Every project needs baseline measurement, monitoring, and third-party verification. Scientists, GIS specialists, environmental lawyers, and financial advisors who speak the language of carbon markets will be in high demand.
Hotels and tour operators under pressure to prove sustainability credentials can fund local mangrove or forest projects. Entrepreneurs can develop verified 'carbon neutral' tourism packages, guided restoration experiences, and blue carbon eco-tours.
Structure carbon offtake agreements as project collateral. Develop domestic carbon funds. Broker deals between Jamaican project developers and international institutional buyers. List carbon-linked instruments on the JSE Green Bond Plus as the framework matures.

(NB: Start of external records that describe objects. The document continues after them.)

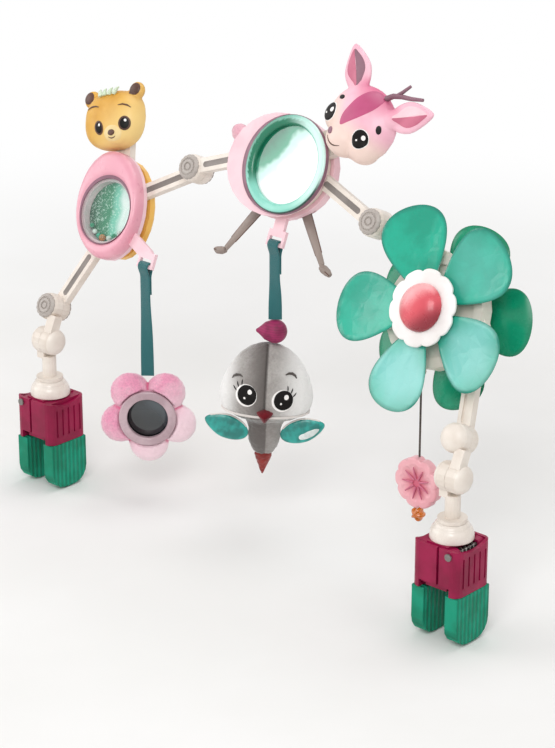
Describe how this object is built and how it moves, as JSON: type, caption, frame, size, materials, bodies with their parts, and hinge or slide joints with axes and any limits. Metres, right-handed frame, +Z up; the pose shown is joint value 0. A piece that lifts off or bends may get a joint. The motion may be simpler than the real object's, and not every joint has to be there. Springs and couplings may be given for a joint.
{
  "type": "pushchair play arch",
  "caption": "Jointed toy arch on two sprung clamps, with a petal spinner, a mirror deer, a rattle bear and hanging soft toys.",
  "frame": {"origin": "middle of the right clamp's throat roof, the flat face that rests on the rim", "axes": "+X from the left clamp to the right one, +Z up, faces look to -Y, the rims run along Y"},
  "size_m": [0.4465, 0.1186, 0.3679],
  "materials": {
    "cream_plastic": "satin",
    "fuchsia_plastic": "gloss",
    "green_rubber": "matte",
    "steel": "zinc plated",
    "teal_clear": "clear tinted",
    "green_plastic": "gloss",
    "white_plastic": "gloss",
    "coral_plastic": "gloss",
    "pink_plastic": "satin",
    "mint_plastic": "gloss",
    "mirror": "mirror film",
    "deer_pink": "satin",
    "taupe_plastic": "satin",
    "yellow_plastic": "satin",
    "emerald_card": "printed",
    "clear_plastic": "clear",
    "amber_plastic": "gloss",
    "webbing": "woven",
    "pink_plush": "plush",
    "grey_plush": "plush",
    "teal_satin": "satin",
    "red_felt": "felt",
    "rust_plush": "plush",
    "ring_plastic": "satin",
    "cord": "braided"
  },
  "bodies": {
    "right_clamp": {"right_housing": "cream_plastic", "right_inner_jaw": "fuchsia_plastic", "right_inner_pad": "green_rubber", "right_hinge_pin": "steel", "right_spring": "steel"},
    "right_jaw": {"right_outer_jaw": "fuchsia_plastic", "right_outer_pad": "green_rubber"},
    "right_post": {"right_post": "cream_plastic", "right_tilt_pin": "steel"},
    "right_link": {"right_link": "cream_plastic"},
    "flower_arm": {"flower_link": "cream_plastic", "right_arm_pin": "steel", "flower_deer_pin": "steel", "spinner_axle": "steel"},
    "front_wheel": {"front_petal_wheel": "teal_clear", "flower_collar": "white_plastic", "flower_dome": "coral_plastic"},
    "rear_wheel": {"rear_petal_wheel": "green_plastic"},
    "pendant": {"pendant_cord": "cord", "pendant_disc": "coral_plastic", "pendant_bead": "amber_plastic"},
    "deer_arm": {"deer_link": "cream_plastic", "deer_back_shell": "pink_plastic", "deer_front_shell": "pink_plastic", "deer_bezel": "mint_plastic", "deer_mirror": "mirror", "deer_head": "deer_pink", "deer_tail": "taupe_plastic"},
    "deer_left_leg": {"deer_left_leg": "taupe_plastic"},
    "deer_right_leg": {"deer_right_leg": "taupe_plastic"},
    "bird_toy": {"bird_strap": "webbing", "bird_ball": "fuchsia_plastic", "bird_body": "grey_plush", "bird_left_wing": "teal_satin", "bird_right_wing": "teal_satin", "bird_beak": "red_felt", "bird_tail": "rust_plush"},
    "bear_arm": {"bear_link": "cream_plastic", "bear_front_shell": "pink_plastic", "bear_back_shell": "yellow_plastic", "bear_insert": "emerald_card", "bear_window": "clear_plastic", "rattle_bead": "amber_plastic", "bear_head": "yellow_plastic", "deer_bear_pin": "steel", "left_arm_pin": "steel"},
    "flower_toy": {"flower_toy_strap": "webbing", "flower_toy_pad": "pink_plush", "flower_toy_ring": "ring_plastic", "flower_toy_mirror": "mirror"},
    "left_link": {"left_link": "cream_plastic"},
    "left_post": {"left_post": "cream_plastic", "left_tilt_pin": "steel"},
    "left_clamp": {"left_housing": "cream_plastic", "left_inner_jaw": "fuchsia_plastic", "left_inner_pad": "green_rubber", "left_hinge_pin": "steel", "left_spring": "steel"},
    "left_jaw": {"left_outer_jaw": "fuchsia_plastic", "left_outer_pad": "green_rubber"}
  },
  "joints": [
    {"name": "right_jaw_open", "type": "hinge", "parent": "right_clamp", "child": "right_jaw", "pos_m": [0.0125, 0, 0.028], "axis": [0, -1, 0], "range_deg": [0, 25], "stiffness_Nm_per_rad": 0.8, "springref_deg": -20.05},
    {"name": "right_swivel", "type": "hinge", "parent": "right_clamp", "child": "right_post", "pos_m": [0, 0, 0.077], "axis": [0, 0, 1], "range_deg": [-45, 45]},
    {"name": "right_tilt", "type": "hinge", "parent": "right_post", "child": "right_link", "pos_m": [0, 0, 0.077], "axis": [1, 0, 0], "range_deg": [-30, 30]},
    {"name": "right_arm_fold", "type": "hinge", "parent": "right_link", "child": "flower_arm", "pos_m": [-0.004, 0.01057, 0.10075], "axis": [0, -0.9135, 0.4067], "range_deg": [-25, 15]},
    {"name": "flower_deer_fold", "type": "hinge", "parent": "flower_arm", "child": "deer_arm", "pos_m": [-0.121, 0.06182, 0.21586], "axis": [0, -0.9135, 0.4067], "range_deg": [-30, 30]},
    {"name": "deer_bear_fold", "type": "hinge", "parent": "deer_arm", "child": "bear_arm", "pos_m": [-0.299, 0.0641, 0.22098], "axis": [0, -0.9135, 0.4067], "range_deg": [-25, 8]},
    {"name": "left_arm_fold", "type": "hinge", "parent": "bear_arm", "child": "left_link", "pos_m": [-0.404, 0.01057, 0.10075], "axis": [0, -0.9135, 0.4067], "range_deg": [-30, 12]},
    {"name": "left_tilt", "type": "hinge", "parent": "left_link", "child": "left_post", "pos_m": [-0.4, 0, 0.077], "axis": [1, 0, 0], "range_deg": [-30, 30]},
    {"name": "left_swivel", "type": "hinge", "parent": "left_post", "child": "left_clamp", "pos_m": [-0.4, 0, 0], "axis": [0, 0, 1], "range_deg": [-45, 45]},
    {"name": "left_jaw_open", "type": "hinge", "parent": "left_clamp", "child": "left_jaw", "pos_m": [-0.4125, 0, 0.028], "axis": [0, 1, 0], "range_deg": [0, 25], "stiffness_Nm_per_rad": 0.8, "springref_deg": -20.05},
    {"name": "front_petal_spin", "type": "hinge", "parent": "flower_arm", "child": "front_wheel", "pos_m": [-0.052, 0.0423, 0.17201], "axis": [0, -0.9135, 0.4067], "continuous": true},
    {"name": "rear_petal_spin", "type": "hinge", "parent": "flower_arm", "child": "rear_wheel", "pos_m": [-0.052, 0.0423, 0.17201], "axis": [0, -0.9135, 0.4067], "continuous": true},
    {"name": "pendant_swing", "type": "hinge", "parent": "flower_arm", "child": "pendant", "pos_m": [-0.052, 0.02837, 0.13224], "axis": [0, 1, 0], "range_deg": [-25, 25]},
    {"name": "left_leg_swing", "type": "hinge", "parent": "deer_arm", "child": "deer_left_leg", "pos_m": [-0.231, 0.05935, 0.21031], "axis": [0, -0.9135, 0.4067], "range_deg": [-20, 20]},
    {"name": "right_leg_swing", "type": "hinge", "parent": "deer_arm", "child": "deer_right_leg", "pos_m": [-0.19254, 0.06075, 0.21344], "axis": [0, -0.9135, 0.4067], "range_deg": [-20, 20]},
    {"name": "bird_swing", "type": "hinge", "parent": "deer_arm", "child": "bird_toy", "pos_m": [-0.2065, 0.04931, 0.1853], "axis": [1, 0, 0], "range_deg": [-30, 30]},
    {"name": "flower_toy_swing", "type": "hinge", "parent": "bear_arm", "child": "flower_toy", "pos_m": [-0.319, 0.02766, 0.14897], "axis": [1, 0, 0], "range_deg": [-30, 30]}
  ]
}
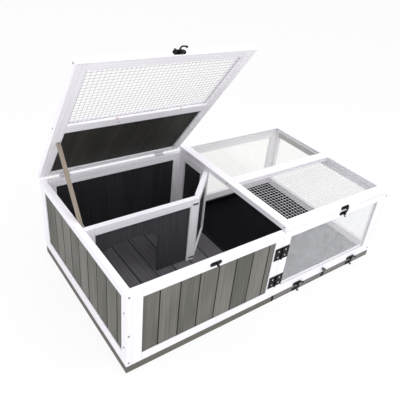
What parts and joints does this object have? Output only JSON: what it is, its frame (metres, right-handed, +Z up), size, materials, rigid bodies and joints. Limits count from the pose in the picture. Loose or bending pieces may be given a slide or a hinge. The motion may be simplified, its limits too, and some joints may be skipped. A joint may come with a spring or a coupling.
{
  "type": "wooden reptile enclosure",
  "caption": "Low wooden reptile enclosure with a planked hide room, hinged mesh lids, a side-hinged window door and a slide-out floor tray.",
  "frame": {"origin": "centre of the footprint, on the face that the enclosure stands on", "axes": "+X to the right seen from the front, +Y to the back, +Z up"},
  "size_m": [1.0508, 0.6285, 0.7916],
  "materials": {
    "white_paint": "satin white paint over wood grain",
    "grey_planks": "grey washed wood grain",
    "grey_wash": "grey washed wood",
    "base_paint": "matt grey-brown paint",
    "black_paint": "matt black paint",
    "dark_board": "matt dark grey board",
    "clear_acrylic": "clear",
    "wire": "white coated wire",
    "zinc": "zinc plated",
    "black_metal": "satin black",
    "screw_steel": "plated",
    "strap": "matt black",
    "bare_wood": "bare weathered wood"
  },
  "bodies": {
    "enclosure": {"base_frame": "base_paint", "bottom_panel": "base_paint", "middle_runner": "black_paint", "floor_planks": "grey_planks", "left_wall_frame": "white_paint", "left_wall_planks": "grey_planks", "front_panel_frame": "white_paint", "front_panel_planks": "grey_planks", "rear_left_frame": "white_paint", "rear_left_planks": "black_paint", "rear_right_frame": "white_paint", "rear_pane": "clear_acrylic", "right_wall_frame": "white_paint", "right_wall_top_rail": "grey_wash", "right_pane": "clear_acrylic", "partition_frame": "white_paint", "partition_panel": "dark_board", "slanted_frame": "white_paint", "slanted_panel": "dark_board", "side_partition_frame": "white_paint", "side_partition_panel": "black_paint", "front_keeper": "black_metal", "lid_hinge_leaves_fixed": "zinc", "lid_hinge_pins": "zinc", "door_hinge_leaves_fixed": "black_metal", "door_hinge_pins": "black_metal", "frame_screws": "screw_steel", "hinge_screws": "screw_steel", "prop_pivot": "zinc"},
    "left_lid": {"left_lid_frame": "white_paint", "left_lid_board": "dark_board", "left_lid_net": "wire", "left_lid_leaves": "zinc", "left_lid_latch_plate": "black_metal", "left_lid_screws": "screw_steel"},
    "left_lid_hook": {"left_lid_hook": "black_metal"},
    "right_lid": {"right_lid_frame": "white_paint", "right_lid_pane": "clear_acrylic", "right_lid_net": "wire", "right_lid_leaves": "zinc", "right_lid_keeper": "black_metal", "right_lid_screws": "screw_steel"},
    "door": {"door_frame": "white_paint", "door_pane": "clear_acrylic", "door_leaves": "black_metal", "door_latch_plates": "black_metal", "door_knob": "black_metal", "door_screws": "screw_steel"},
    "top_hook": {"top_hook": "black_metal"},
    "lower_hook_left": {"lower_hook_left": "black_metal"},
    "lower_hook_right": {"lower_hook_right": "black_metal"},
    "tray": {"tray_pan": "black_paint", "tray_front": "base_paint", "tray_keepers": "black_metal", "tray_pull": "strap", "tray_screws": "screw_steel"},
    "prop": {"prop_stick": "bare_wood"}
  },
  "joints": [
    {"name": "left_lid_hinge", "type": "hinge", "parent": "enclosure", "child": "left_lid", "pos_m": [-0.264, 0.30335, 0.291], "axis": [-1, 0, 0], "range_deg": [0, 50]},
    {"name": "right_lid_hinge", "type": "hinge", "parent": "enclosure", "child": "right_lid", "pos_m": [0.264, 0.30335, 0.291], "axis": [-1, 0, 0], "range_deg": [0, 105]},
    {"name": "door_hinge", "type": "hinge", "parent": "enclosure", "child": "door", "pos_m": [0.005, -0.30305, 0.153], "axis": [0, 0, -1], "range_deg": [0, 110]},
    {"name": "tray_slide", "type": "slide", "parent": "enclosure", "child": "tray", "axis": [0, -1, 0], "range_m": [0, 0.5]},
    {"name": "prop_swing", "type": "hinge", "parent": "enclosure", "child": "prop", "pos_m": [-0.5027, 0.022, 0.277], "axis": [1, 0, 0], "range_deg": [0, 60]},
    {"name": "left_lid_hook_swing", "type": "hinge", "parent": "left_lid", "child": "left_lid_hook", "pos_m": [-0.258, -0.05432, 0.77701], "axis": [0, -0.606, 0.7955], "range_deg": [-94, 20]},
    {"name": "top_hook_swing", "type": "hinge", "parent": "door", "child": "top_hook", "pos_m": [0.275, -0.3062, 0.279], "axis": [0, 1, 0], "range_deg": [0, 110]},
    {"name": "lower_hook_left_swing", "type": "hinge", "parent": "door", "child": "lower_hook_left", "pos_m": [0.1215, -0.3062, 0.033], "axis": [0, -1, 0], "range_deg": [-64, 40]},
    {"name": "lower_hook_right_swing", "type": "hinge", "parent": "door", "child": "lower_hook_right", "pos_m": [0.407, -0.3062, 0.033], "axis": [0, -1, 0], "range_deg": [-64, 40]}
  ]
}
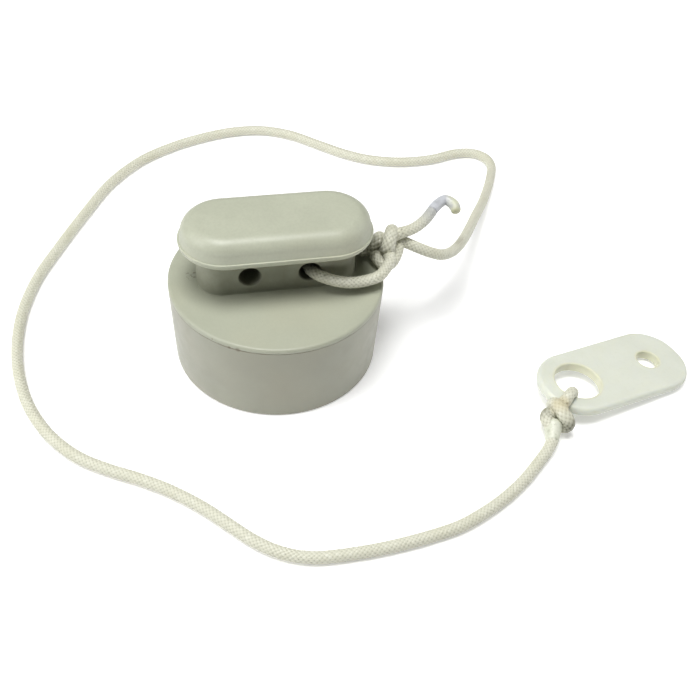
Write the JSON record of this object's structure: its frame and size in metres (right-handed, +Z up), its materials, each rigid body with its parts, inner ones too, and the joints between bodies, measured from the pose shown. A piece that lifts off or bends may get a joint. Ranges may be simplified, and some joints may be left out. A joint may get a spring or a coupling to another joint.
{
  "type": "pull cord switch actuator",
  "caption": "Round magnetic puck with a T grip, tethered by a braided cord to a flat anchor tab; pulling the cord takes the puck off its switch.",
  "frame": {"origin": "centre of the puck's flat underside, where it rests", "axes": "+Z up through the puck and grip, +X along the grip's long side"},
  "size_m": [0.1553, 0.1536, 0.0376],
  "materials": {
    "putty_plastic": "fine moulded grain, slightly dirty",
    "shell_plastic": "fine moulded grain, slightly scuffed",
    "screw_steel": "zinc plated",
    "cup_steel": "nickel plated",
    "magnet_ferrite": "ground ferrite",
    "foam": "open-cell foam",
    "tab_plastic": "natural nylon, slightly translucent",
    "cord_braid": "braided nylon, a little dirty",
    "cord_seal": "cord end stiffened with clear sealant",
    "cord_sleeve": "smooth shrink sleeve"
  },
  "bodies": {
    "puck": {"grip_housing": "putty_plastic", "body_shell": "shell_plastic", "base_cover": "shell_plastic", "cover_screw_1": "screw_steel", "cover_screw_2": "screw_steel", "cover_screw_3": "screw_steel", "magnet_cup": "cup_steel", "disc_magnet": "magnet_ferrite", "foam_pad": "foam", "pull_cord": "cord_braid", "stem_loop": "cord_braid", "stem_knot": "cord_braid", "cord_tail": "cord_braid", "tab_loop": "cord_braid", "tab_knot": "cord_braid", "sealed_tip": "cord_seal", "knot_sleeve": "cord_sleeve"},
    "tab": {"end_tab": "tab_plastic"}
  },
  "joints": [
    {"name": "tab_swivel", "type": "hinge", "parent": "puck", "child": "tab", "pos_m": [0.0651, -0.0273, 0.0024], "axis": [0.0758, 0.0203, 0.9969], "range_deg": [-55, 120]}
  ]
}
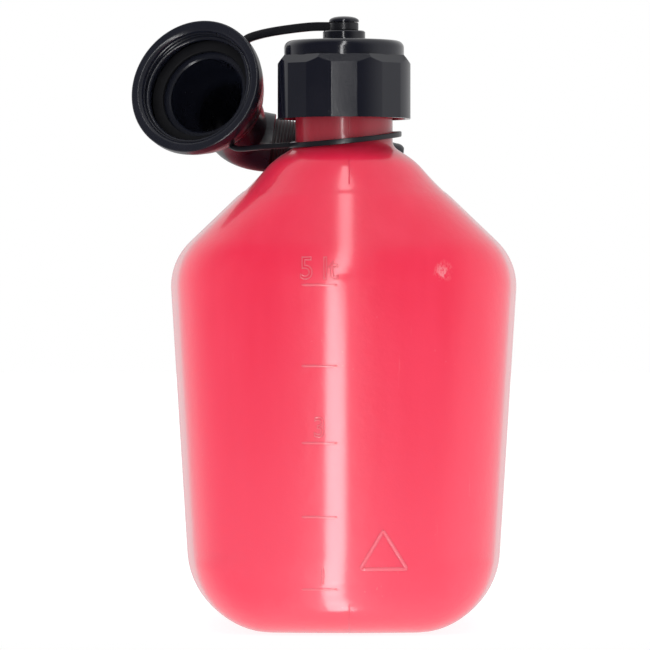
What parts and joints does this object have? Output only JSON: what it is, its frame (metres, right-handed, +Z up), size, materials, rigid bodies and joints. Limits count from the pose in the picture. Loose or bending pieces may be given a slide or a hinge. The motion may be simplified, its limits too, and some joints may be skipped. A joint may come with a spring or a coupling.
{
  "type": "jerry can",
  "caption": "Small blow-moulded fuel can with a carrying handle, flat-gripped screw cap, retainer strap and a pouring spout stowed through the handle.",
  "frame": {"origin": "centre of the base on the ground, on the mould parting plane, midway along the length", "axes": "+Z up along the neck, +Y from the neck end towards the rear, +X to the right seen from the neck end"},
  "size_m": [0.1624, 0.2652, 0.2547],
  "materials": {
    "can_plastic": "translucent red polyethylene, satin",
    "cap_plastic": "glossy black",
    "spout_plastic": "satin black",
    "hose_plastic": "satin black, finely ribbed",
    "strap_plastic": "satin black, flexible",
    "seal_rubber": "matte"
  },
  "bodies": {
    "can": {"can_body": "can_plastic"},
    "cap_seal": {"cap_gasket": "seal_rubber"},
    "cap": {"screw_cap": "cap_plastic"},
    "spout": {"strap_upper_band": "strap_plastic", "strap_lower_band": "strap_plastic", "strap_neck_loop": "strap_plastic", "strap_spout_ring": "strap_plastic", "spout_gasket": "seal_rubber", "spout_socket": "spout_plastic", "spout_hose": "hose_plastic", "spout_nozzle": "spout_plastic"},
    "strap_end": {"strap_cap_ring": "strap_plastic"},
    "collar": {"spout_collar": "spout_plastic"}
  },
  "joints": [
    {"name": "cap_lift", "type": "slide", "parent": "can", "child": "cap_seal", "axis": [0, 0, 1], "range_m": [0, 0.0121]},
    {"name": "cap_turn", "type": "hinge", "parent": "cap_seal", "child": "cap", "pos_m": [0, -0.074, 0.23], "axis": [0, 0, 1], "range_deg": [0, 720]},
    {"name": "spout_swing", "type": "hinge", "parent": "can", "child": "spout", "pos_m": [0, -0.074, 0.2], "axis": [0, 0, 1], "range_deg": [-4, 8]},
    {"name": "ring_lift", "type": "slide", "parent": "spout", "child": "strap_end", "axis": [0, 0, 1], "range_m": [0, 0.0121], "deforming": ["strap_upper_band"]},
    {"name": "collar_turn", "type": "hinge", "parent": "spout", "child": "collar", "pos_m": [-0.0625, -0.06, 0.2266], "axis": [0.3794, 0.8787, -0.2896], "continuous": true}
  ],
  "couplings": [
    {"joint": "cap_lift", "follows": "cap_turn", "m_per_rad": 0.00095493},
    {"joint": "ring_lift", "follows": "cap_turn", "m_per_rad": 0.00095493}
  ]
}
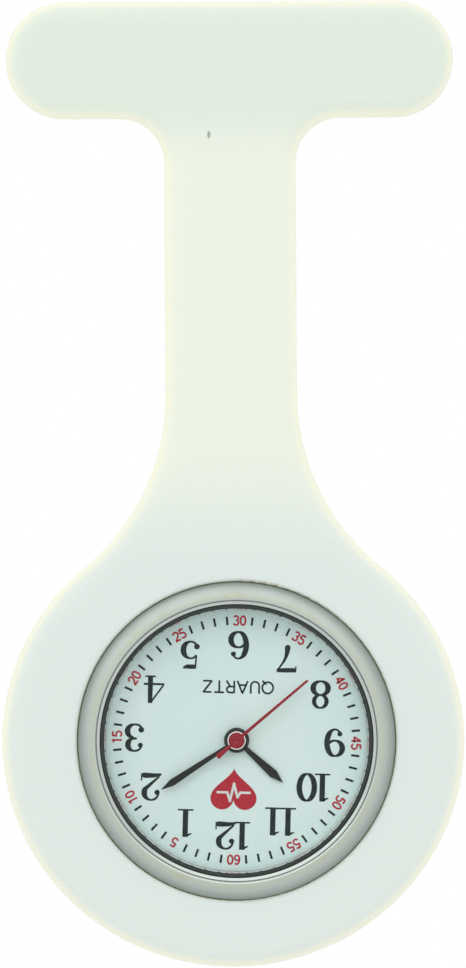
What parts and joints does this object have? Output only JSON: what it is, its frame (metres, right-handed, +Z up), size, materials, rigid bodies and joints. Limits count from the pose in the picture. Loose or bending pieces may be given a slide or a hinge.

Where to Start — Right Now
- Identify land with carbon potential: degraded mangroves, upland forest, coastal wetlands, or farmland suitable for agroforestry
- Access carbon measurement training through PADF, the Caribbean Biodiversity Fund, and UWI's Centre for Marine Sciences
- Choose a certification standard: Verra's Verified Carbon Standard and Gold Standard are the most recognised globally
- Engage early with international buyers via platforms such as Xpansiv, South Pole, and Anew Climate
- Monitor and participate in Jamaica's Climate Change Legislation consultations — the authorisation framework will determine what can legally be sold internationally
The Verdict
Someone is getting rich off what belongs to Jamaica. That is the simple truth buried beneath the diplomatic language and bureaucratic timelines. While our policymakers prepare concept papers, foreign nationals are clearing the very ecosystems that the global market is prepared to pay us to protect.
The carbon credit economy is not a distant future. Countries are signing bilateral trading agreements. Corporations are securing 30-year offtake deals for nature-based credits. Entrepreneurs in Kenya, Indonesia, and Brazil are already building carbon aggregation businesses that generate millions of dollars annually.
The question is whether we wake up in time to defend it — and to profit from what is still standing.